Las paradojas revelan el sentido del humor del universo. Ya no solo no yacemos traspasados por nuestras contradicciones, sino que podemos sentirnos como en casa al descubrir que el espinazo del mundo está armado con ellas.
Nuestra mente no tiene por qué avergonzarse por su desconcierto ante un cosmos tan extravagante, más cuajado de ironía que de verdad.
Nos dicen que el universo es finito pero ilimitado. Emergió de la gran explosión de una partícula... salida de la nada, porque no había nada antes. Tampoco hay nada fuera, pero, entonces, ¿dónde está? ¿Qué fue primero, el huevo o la gallina? (Por lo visto los dinosaurios, de los cuales proceden las gallinas). En un tiempo infinito podría suceder todo, incluso que un mono escribiera las obras completas de Shakespeare. Y así.

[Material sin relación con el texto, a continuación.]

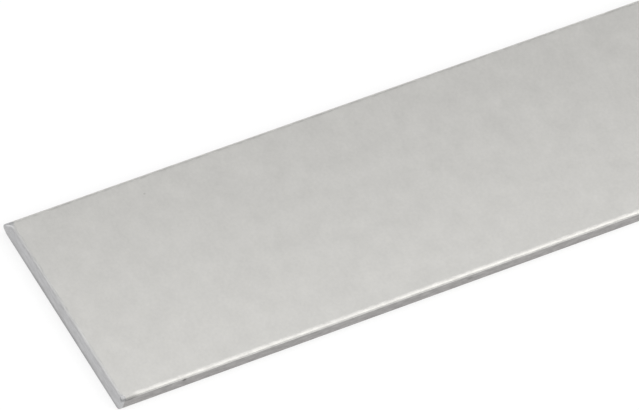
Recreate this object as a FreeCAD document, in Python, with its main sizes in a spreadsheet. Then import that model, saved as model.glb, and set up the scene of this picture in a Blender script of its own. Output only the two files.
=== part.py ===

Detrás de las paradojas intuimos alguna trampa; son como las ilusiones ópticas: lo que nos engaña no es la cosa, sino su apariencia o nuestra mirada. En realidad, las paradojas proclaman los límites de nuestro sentido común. El pensamiento no puede pensarse. Tal vez si las acogemos sin renuencia nos abran sus puertas a ese otro nivel que las trasciende, ese estado de gracia en el que, según los místicos, se superan todos los opuestos, allá donde los dioses danzan y ríen.